# How to Unblock Torrent



## doom2010 (Jul 1, 2011)

I was trying to download some files from torrent.But,I was not able to download. Probabily, the site has been blocked by the administrator.How can I unblock it?


----------



## TheLetterD (Jul 1, 2011)

Imm sorry but I guess there is nothing u can do about it
But you can look for alternative torrents for the same file
Try searching it on these websites:
1. torrentz[dot]com
2. kat[dot]ph
3. thepiratebay[dot]org


----------



## doom2010 (Jul 1, 2011)

I use the torrent thepiratebay.org for dowload but i am not able to download a file.


----------



## TheLetterD (Jul 1, 2011)

whats the name of the file?
search the file again
And look for torrents which have more 'seeds'


----------



## doom2010 (Jul 1, 2011)

I am not able to download any file from any torrent.Please help...


----------



## jsjs (Jul 1, 2011)

ThePirateBay is an illegal site. Stop talking about piracy on these forums, you may be banned by the admins


----------



## asingh (Jul 1, 2011)

You trying this at office, school or college..?


----------



## doom2010 (Jul 1, 2011)

I stay at college hostel and internet is free for us.


----------



## thetechfreak (Jul 1, 2011)

Please dont talk bout Piracy sites here.
anyways, try encrypting the Torrent files

Also try a app called BtGuard. It isnt free though.


----------



## asingh (Jul 1, 2011)

Guys....relax.

He is asking about the application. Not a warez link.

@OP:
You administrator has blocked the protocol. There is no way around it.


----------



## sygeek (Jul 2, 2011)

jsjs said:


> ThePirateBay is an illegal site. Stop talking about piracy on these forums, you may be banned by the admins


lol

@OP: Use a proxy..


----------



## Sarath (Jul 2, 2011)

Most colleges block such websites including facebook. I am not sure if there is a work around to such a situation.

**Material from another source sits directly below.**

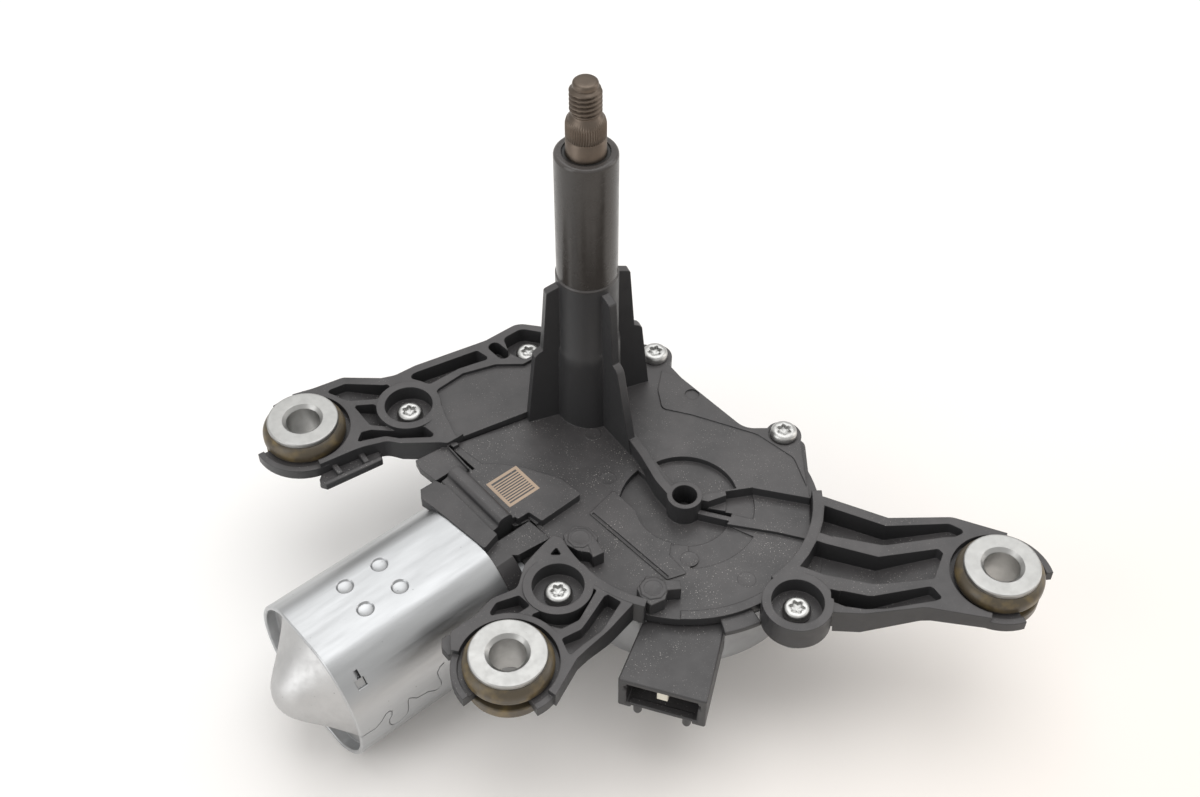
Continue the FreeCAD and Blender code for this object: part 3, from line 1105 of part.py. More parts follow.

Try clicking on "magnet link". Many of my torrents needed that to start. Try it once. It is always next to the download button.

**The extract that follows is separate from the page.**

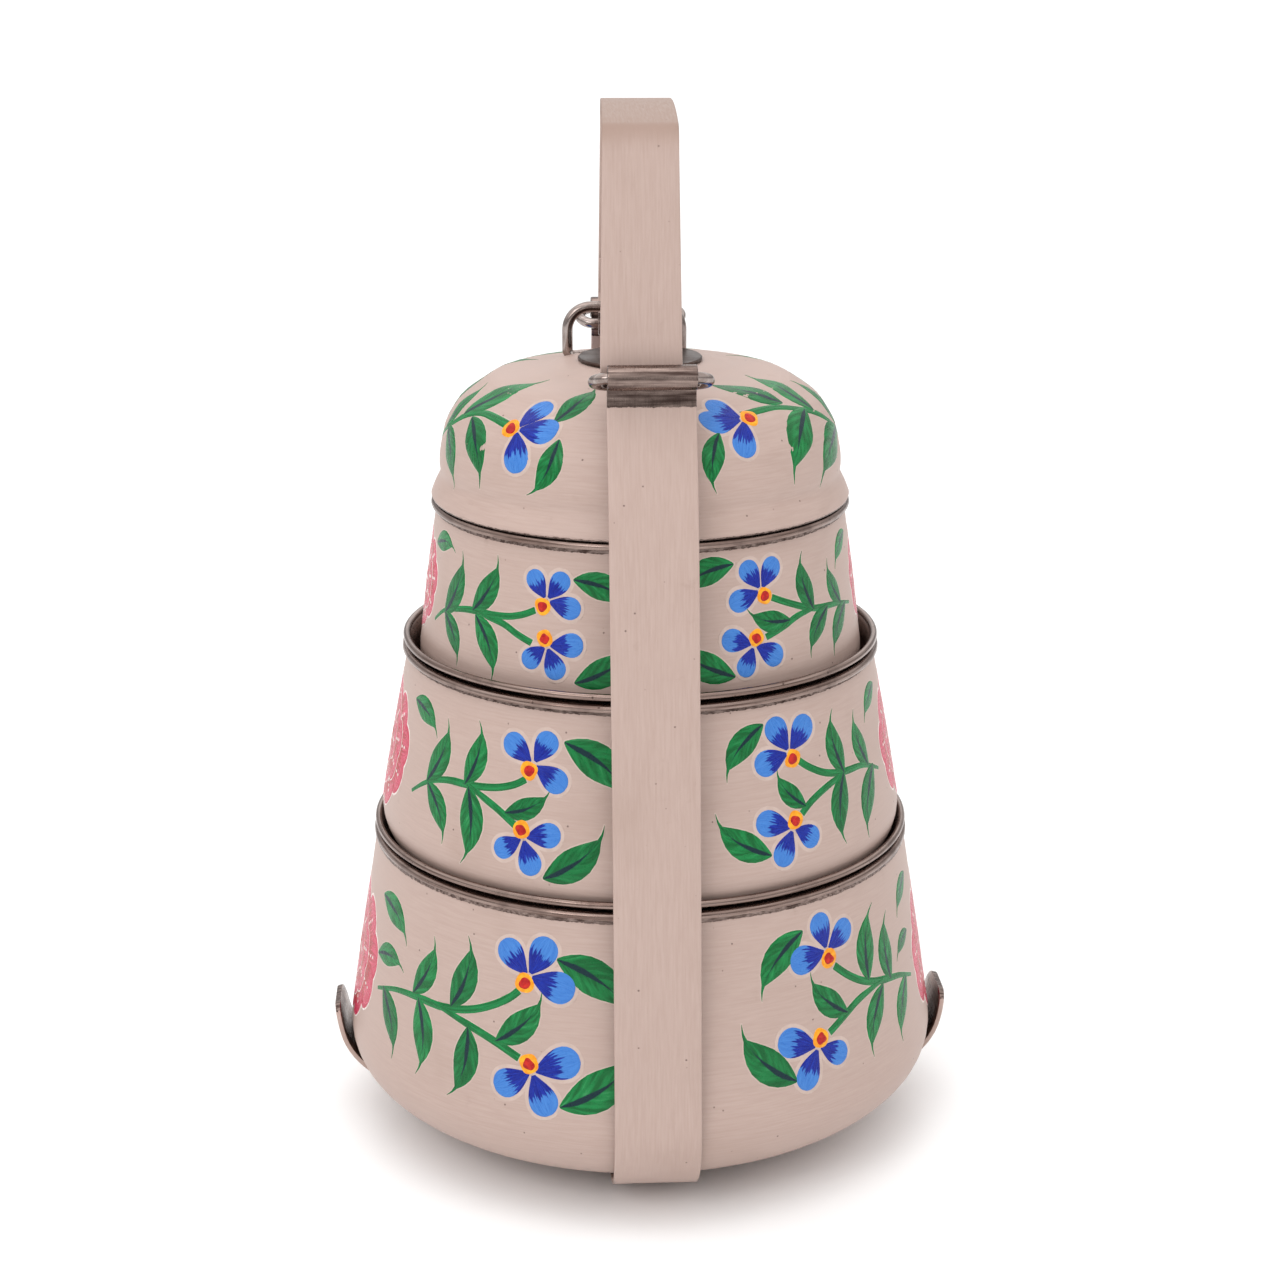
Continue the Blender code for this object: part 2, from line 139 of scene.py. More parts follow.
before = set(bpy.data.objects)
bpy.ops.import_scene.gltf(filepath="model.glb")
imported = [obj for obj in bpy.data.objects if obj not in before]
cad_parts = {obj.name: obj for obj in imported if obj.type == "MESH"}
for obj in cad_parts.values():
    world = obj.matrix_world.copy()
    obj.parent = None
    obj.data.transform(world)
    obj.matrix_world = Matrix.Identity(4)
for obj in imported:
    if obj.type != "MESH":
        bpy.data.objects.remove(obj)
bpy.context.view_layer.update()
random.seed(SEED)


# ---------------------------------------------------------------- outlines
def bezier(start, pull_start, pull_end, end, count):
    points = []
    for step in range(count + 1):
        t = step / count
        weights = ((1 - t) ** 3, 3 * t * (1 - t) ** 2, 3 * t * t * (1 - t), t ** 3)
        corners = (start, pull_start, pull_end, end)
        points.append(tuple(sum(w * c[axis] for w, c in zip(weights, corners)) for axis in (0, 1)))
    return points


def arc(centre, radius, first, last, count):
    points = []
    for step in range(count + 1):
        angle = radians(first + (last - first) * step / count)
        points.append((centre[0] + radius * cos(angle), centre[1] + radius * sin(angle)))
    return points


def spline(points, per_span):
    """Smooth curve through the points (Catmull-Rom), ends repeated."""
    padded = [points[0]] + list(points) + [points[-1]]
    result = []
    for before, start, end, after in zip(padded, padded[1:], padded[2:], padded[3:]):
        pull_start = tuple(s + (e - b) / 6 for s, e, b in zip(start, end, before))
        pull_end = tuple(e - (a - s) / 6 for e, a, s in zip(end, after, start))
        result += bezier(start, pull_start, pull_end, end, per_span)[:-1]
    return result + [tuple(points[-1])]


def offset(path, distance):
    """The path moved sideways to the right of its direction."""
    moved = []
    for index, point in enumerate(path):
        before = path[max(index - 1, 0)]
        after = path[min(index + 1, len(path) - 1)]
        along = (after[0] - before[0], after[1] - before[1])
        size = hypot(*along)
        moved.append((point[0] + along[1] / size * distance, point[1] - along[0] / size * distance))
    return moved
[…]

You will most likely slow down or cripple the internet experience for other in the college. So throttle down your speeds to acceptable levels for two reasons; its better to make fair use of internet by allowing everyone to have a good experience and someone is most likely going to complain about the crawling net speeds and in rare circumstances you might get busted.

Also the pretext "this is illegal but do this this and this" is more in breach of the forum rules than the first post



doom2010 said:


> I was trying to download some files from torrent.But,I was not able to download. Probabily, the site has been blocked by the administrator.How can I unblock it?



on another note is talking about piratebay against the forum rules?


----------



## TheLetterD (Jul 2, 2011)

Umm sorry @jsjs
I forgot about that
But HES talking about torrent files
Im sure thats not against the forum rules and reg.s :/
__________________________
D


----------



## mitraark (Jul 2, 2011)

First of all , is your COllege Internet Connection something like , you have to enter a Proxy address in all Browsers and App to access net ?? If so , the Proxy has been set to blobk P2P Traffic , you won't be able to download from torrents. "USe a Proxy" might seem like a answer , but easier said than done.

I would recommended you forget torrents and look for alternative download links. Mediafire Links is what i look for.


----------



## doom2010 (Jul 2, 2011)

@Sarath-
I try Magnet link before but its not worked.

@mitraark-
We are not using a proxy.We are given a ip address,Gateway, Netmask and a DNS servers address.

I think they blocked the protocol.Is there any that i first download the file from torrent to another site and then download from this site?


----------